Review: This is a very enjoyable read. Larry Niven takes you back to the classic Mars portrayed years ago by C.S.Lewis, Edgar Rice Burroughs, H.G.Wells, and Ray Bradbury. A Mars that has been made extinct by the progress of science. If you liked reading Sci-Fi and get reminiscient remembering reading about Mars under the covers with a flashlight, then this is a book you will love! It is as much a tribute to older sci-fi as it is a fantasy about Mars. Niven pulls from his own stories the charecter of Hanvilee Svetz. He is sent back from an overpolluted Earth to contact Martians, but his mission changes to retrieve the World Tree, A plant that stretches out of a planets atmosphere. Sometimes you get what you don't expect though. Svetz does in his tree and the reader will as well. Don't expect a scientifically accurate portayal of Mars that is very popular today. But rather travel back in time to the Mars of your childhood. And as a bonus you get the short stories written in the 60's and 70's about Svetz animal collection days.
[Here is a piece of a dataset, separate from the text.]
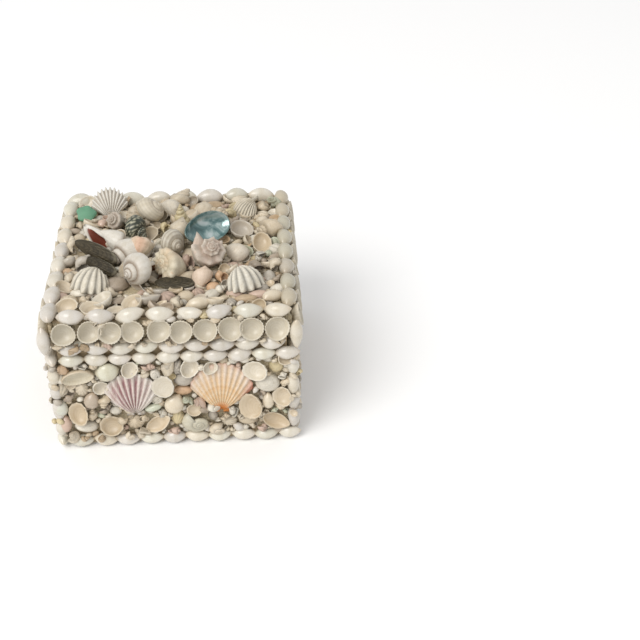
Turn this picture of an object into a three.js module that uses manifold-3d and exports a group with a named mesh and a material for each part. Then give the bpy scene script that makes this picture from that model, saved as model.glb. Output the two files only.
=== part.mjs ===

Read it for great fun, and don't take it too seriously.

Rating: 1 stars
Summary: Poor
Review: This is actually a fantasy book disguised as SF. That, of itself, isn't a bad thing. But Niven's writing style is very disjointed and erratic; it has none of the polish that his novels with Jerry Pournelle (and Steve Barnes) have. It's as if Niven is writing with a wink and a nod to his huge fan base--the wink being for "in" jokes and a nod given to the hard-core fan who understands what he's writing about. He writes in such a way as to leave things out, such as transitional phrases or descriptions, assuming (I think) that the reader will fill in the rest. This was an awful book in a great package. Tor seems to be doing this lately: great packages for lousy novels (Card is one, Williamson is another).